My in-laws were great people and serious savers and over the years accumulated a net worth of several million. It was obvious that they intended to leave everything to their kids in grandkids. Some of their kids, my spouse included, were fine financially, while others weren't -- and not through any fault of their own.

My wealthy SIL basically approached her parents and said "hey, if you're thinking about leaving money to your grandkids, some of them could really use it right now for paying for college, etc., and wouldn't you like to still be around to see how much they can benefit from your help?"

My ILs agreed that this made sense and started doling out gifts to each of the grandkids (and the kids) for the last several years of their lives. It made a huge difference for many of the grandkids.

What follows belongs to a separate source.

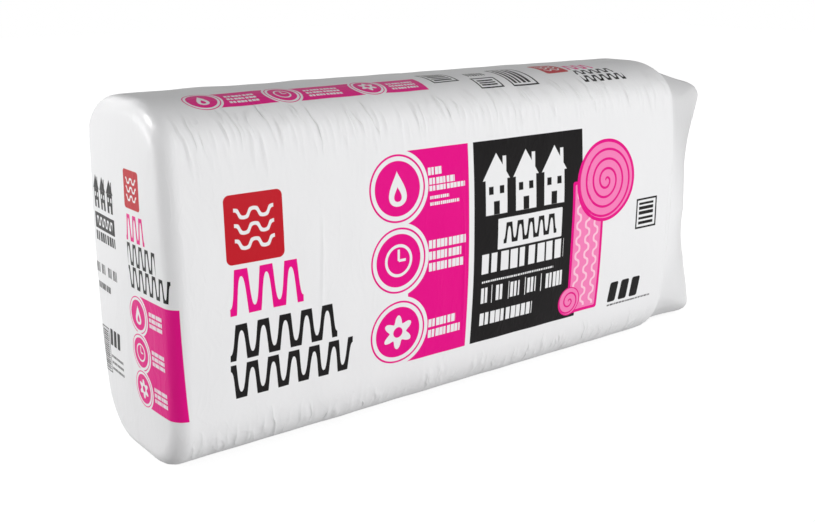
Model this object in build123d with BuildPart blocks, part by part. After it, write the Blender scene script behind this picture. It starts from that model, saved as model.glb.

This is a lot different than what OP is suggesting. My SIL didn't ask for money for her, or even her own kids -- she was thinking of nieces and nephews. And this nonsense about OP's kids "benefiting from a larger home?" C'mon, we all know who OP is really thinking of.
Anonymous
Anonymous wrote:I have more sympathy for OP than most. The way actual wealthy people take care of their kids and grandkids is to give them help young - college paid for, down payment, private school and college for grandkids. This pays dividends over time, and benefits the kids when they most need it. Inheriting a large sum when you're 50 and kids are in college or past it is not the most efficient use of that money.

OP, your MIL doesn't think like that. You have accept it. But it's ok to be disappointed.

Your MIL may well need the money for end of life care. If you do inherit, pay it forward to your kids instead of sitting on it.


Well if this is what’s important, OP can keep this in mind and put that money away her future grandchildren.
Anonymous
Yes. And you are a terrible person. Wow.